» Collected material

=-=-=

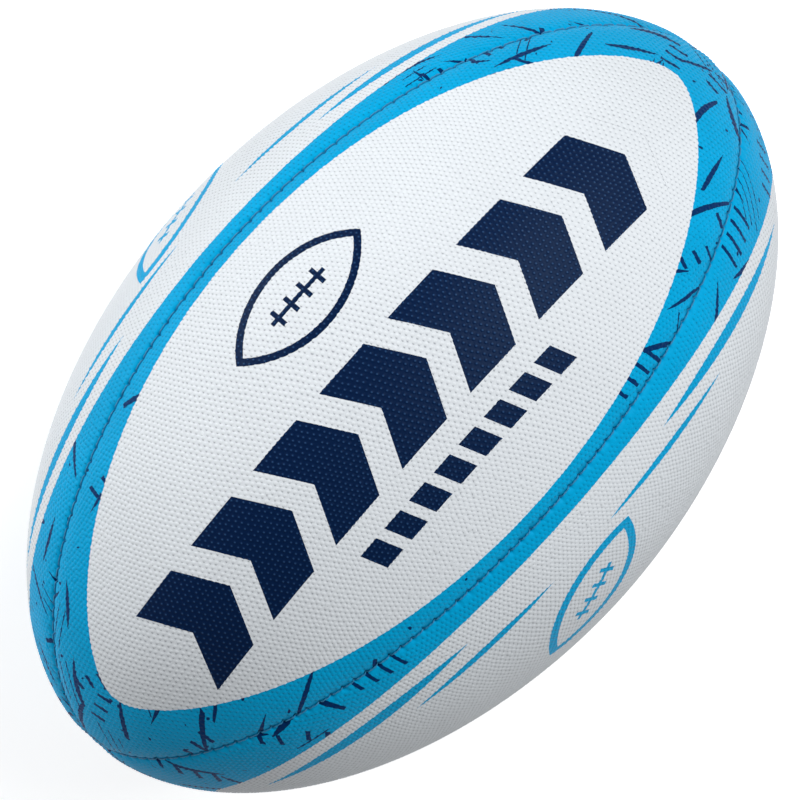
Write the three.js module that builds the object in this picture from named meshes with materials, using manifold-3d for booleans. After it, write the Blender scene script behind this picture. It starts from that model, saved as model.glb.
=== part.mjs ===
// Rugby ball: four stitched panels over an inflated bladder, with a needle valve in one panel.
//
// Millimetres. +X runs along the ball's long axis, +Y points out through the valve and +Z is up.
// The origin is the ball's centre. Panel 1 faces +Z, panel 2 +Y (the valve), panel 3 -Z and
// panel 4 -Y, so the four seams run from pole to pole half way between those directions.
//
// Each panel is a laminate: a rubber grip layer with three fabric plies bonded behind it. At each
// seam the whole laminate turns inwards, and the two turned-in edges meet back to back.

import * as THREE from 'three';
import { mergeVertices } from 'three/addons/utils/BufferGeometryUtils.js';
import Module from 'manifold-3d';

// ---- Driving dimensions (mm) ----

const BALL_LENGTH = 294;
const BALL_DIAMETER = 188;
const PROFILE_POWER = 1.96; // 2 is a true ellipse; a little less makes the ends more pointed

const GRIP_THICKNESS = 1.2;
const PLY_THICKNESS = 0.4;
const GLUE_LINE = 0.15; // gap between one layer and the next
const PLY_NAMES = ['outer_ply', 'middle_ply', 'inner_ply'];

const SEAM_HALF_GAP = 0.15; // half the gap between two panels, back to back
const SEAM_BEND_RADIUS = 3.2; // outer radius where a panel turns in at a seam
const NARROW_BEND_SHARE = 0.96; // of a panel's half width, where it is too narrow for the full bend
const SEAM_FLANGE_DEPTH = 7; // how far the turned-in edges reach below the ball's surface

const THREAD_DIAMETER = 0.9;
const THREAD_DEPTH = 1.2; // centre of the thread below the ball's surface, in the seam's valley
const THREAD_END_RADIUS = 5; // distance from the long axis at which a seam's thread ends

const GRIP_TIP_RADIUS = 2.6; // distance from the long axis at which a grip layer's point ends
const PLY_TIP_RADIUS = 6.5; // the plies are trimmed back a little behind the point

const BLADDER_CLEARANCE = 0.8; // between the lining and the bladder; holds the panel's patch
const BLADDER_THICKNESS = 0.7;
const BLADDER_FLANGE_GAP = 0.35; // between the turned-in edges and the bladder
const BLADDER_CREASE_WIDTH = 7; // distance from a seam's plane where the bladder dips under it
const BLADDER_END_RADIUS = 14; // distance from the long axis where the bladder's end starts
const BLADDER_END_DEPTH = 8.8; // depth of the bladder's ends, clear of the panels' points

const PANEL_PATCH_RADIUS = 17;
const PANEL_PATCH_THICKNESS = 0.4;
const BLADDER_PATCH_RADIUS = 15;
const BLADDER_PATCH_THICKNESS = 0.8;

const VALVE_NECK_RADIUS = 5;
const VALVE_MOUTH_DEPTH = 0; // the flat mouth of the valve is flush with the ball's surface
const VALVE_FLANGE_RADIUS = 11;
const VALVE_FLANGE_DEPTH = 7.4;
const VALVE_FLANGE_THICKNESS = 1.6;
const VALVE_STEM_RADIUS = 6;
const VALVE_STEM_DEPTH = 20; // inner end of the valve below the ball's surface
const VALVE_BORE_RADIUS = 3.2;
const VALVE_LEDGE_RADIUS = 2.2; // lip that stops the plug from falling into the bladder
const VALVE_LEDGE_THICKNESS = 1.5;
const NEEDLE_CHANNEL_RADIUS = 1;
const NEEDLE_CHANNEL_LENGTH = 11;
const FIT_GAP = 0.3; // clearance round the valve's neck and its plug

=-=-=

» What to work on
Go through the material and select each line with the string "that" in it.

» Response
Write the three.js module that builds the object in this picture from named meshes with materials, using manifold-3d for booleans. After it, write the Blender scene script behind this picture. It starts from that model, saved as model.glb.
const VALVE_LEDGE_RADIUS = 2.2; // lip that stops the plug from falling into the bladder